Age of Vehicle % Depreciation for revising IDV
Less than 6 months 5%
More than 6 months but less than 1 year 15%
More than 1 year but less than 2 years 20%
More than 2 years but less than 3 years 30%
More than 3 years but less than 4 years 40%
More than 4 years but less than 5 years 50%

Additionally, the IDV of cars more than 5 years old is calculated by a mutual agreement between the insurance firm and the policy owner. During the calculation of IDV of cars aged more than 5 years, depreciation is not used but the insurance company devises the premium amount based on a report after a thorough inspection of the car's condition by surveyors and car dealers.

IDV= (Vehicle maker's listed selling price - depreciation) + (Cost of accessories, excluding the listed selling price - depreciation) and minus the registration and insurance costs.

Insured Declared Value (IDV) is maximum compensation amount dispensed by the company to the policy holder, in case of the loss of a vehicle. Hence, it is very important to ask for the amount closest to the market value of the vehicle. Motor vehicle insurance companies offer their clients, options to decrease the IDV by 5 to 10 per cent. Further, smaller the IDV amount goes, the lesser will be the premium.

No Claim Bonus (NCB) is a discount presented to the car owner / policy holder on the motor vehicle insurance premium by the insurer. Usually the No Claim Bonus is acquired over a period of time, for example a policy holder can claim the NCB if no compensation was awarded by the insurance company during the previous policy year. Further, if a policy owner is eligible for NCB, he/she can get a 20-50 per cent discount on the Own Damage Premium sum.

All Insurance firms help the policy owners in saving money on the motor vehicle insurance and also reward them for their good driving skills.

The table below summarises the discount on the insurance premium according to the number of claims in consecutive years.

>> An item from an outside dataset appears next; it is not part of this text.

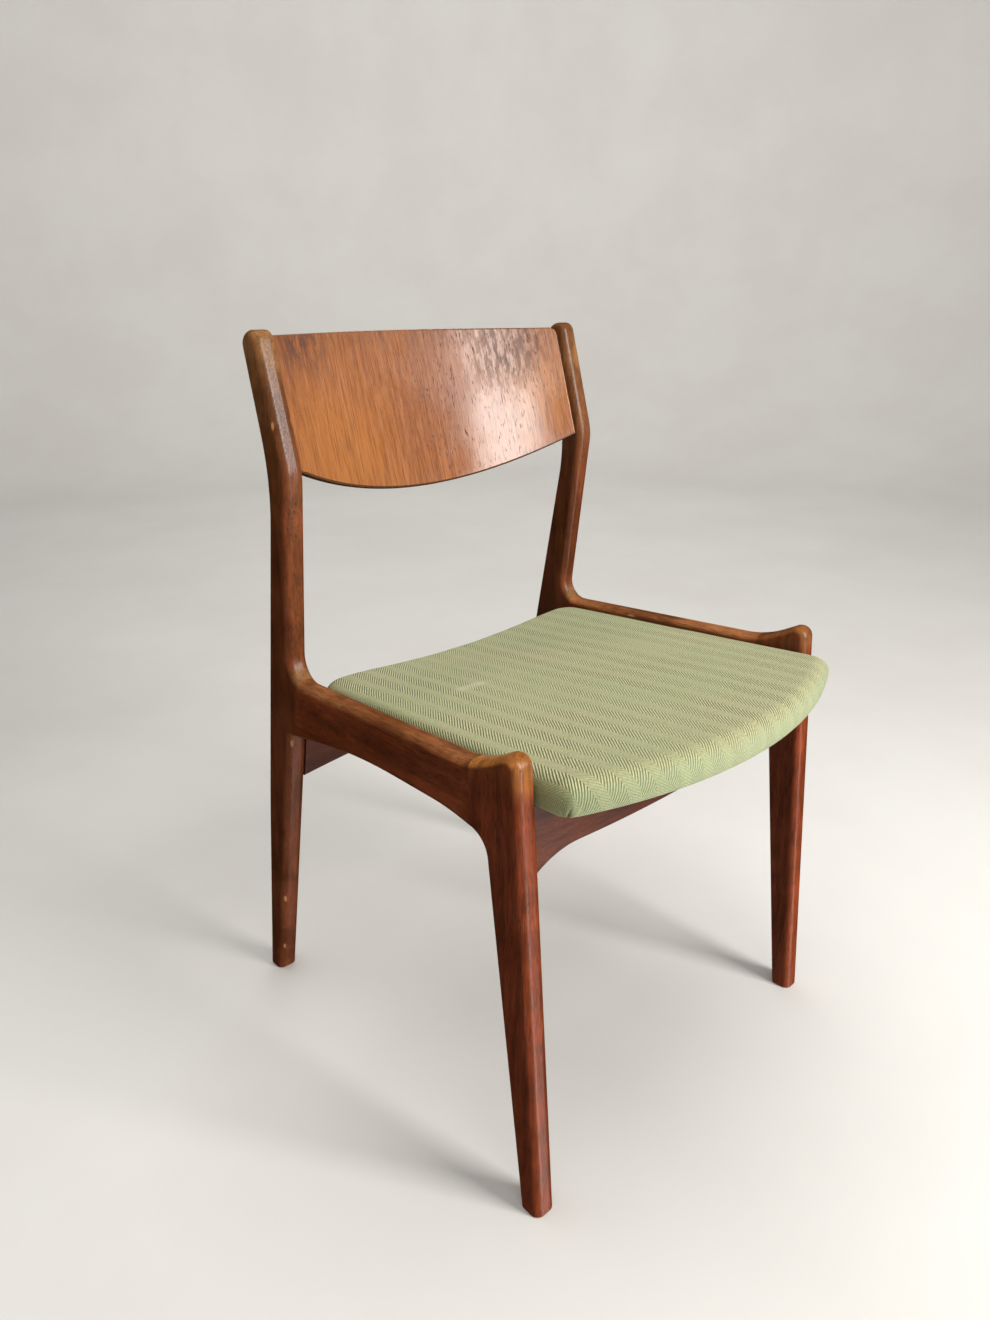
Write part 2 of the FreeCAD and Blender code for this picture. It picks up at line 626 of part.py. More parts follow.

No Claim Bonus evaluation period % Discount on Premium Amount
No claim made or pending during 1 year succession of insurance 20%
No claim made or pending during 2 year succession of insurance 25%
No claim made or pending during 3 year succession of insurance 35%
No claim made or pending during 4 year succession of insurance 45%
No claim made or pending during 5 year succession of insurance 50%

Yes, an insurer can forfeit the NCB and two scenarios govern this decision:

  1. The company will not provide NCB in the next year, if a damage compensation claim is made by the policy holder during the current policy period. The policy owner is not eligible for NCB for the following year, if a claim is filed in the ongoing year.
  2. If the policy holder fails to get the renewal of the insurance cover within 90 days of the expiry date, the insurer holds the right to forfeit the NCB.

Yes, it is possible to transfer the NCB from an old vehicle to a new vehicle, provided that the transition occurs within the same class and type of the vehicle. It is advisable to consider certain things before commencing the transfer procedure.

While selling the old vehicle, one must ensure that the ownership transfer is done and the record must be kept as a photocopy in the Registration Certificate for future insurance requirements.

Secondly, the NCB certificate should be obtained and a duplicate copy of the delivery note must be forwarded to the insurance company office. Then, the policy holder must get the new NCB certificate or a holding letter, which remains valid for three years. Last of all, while purchasing the new vehicle, the policy holder must submit the NCB certificate to the insurance company for the new vehicle protection policy.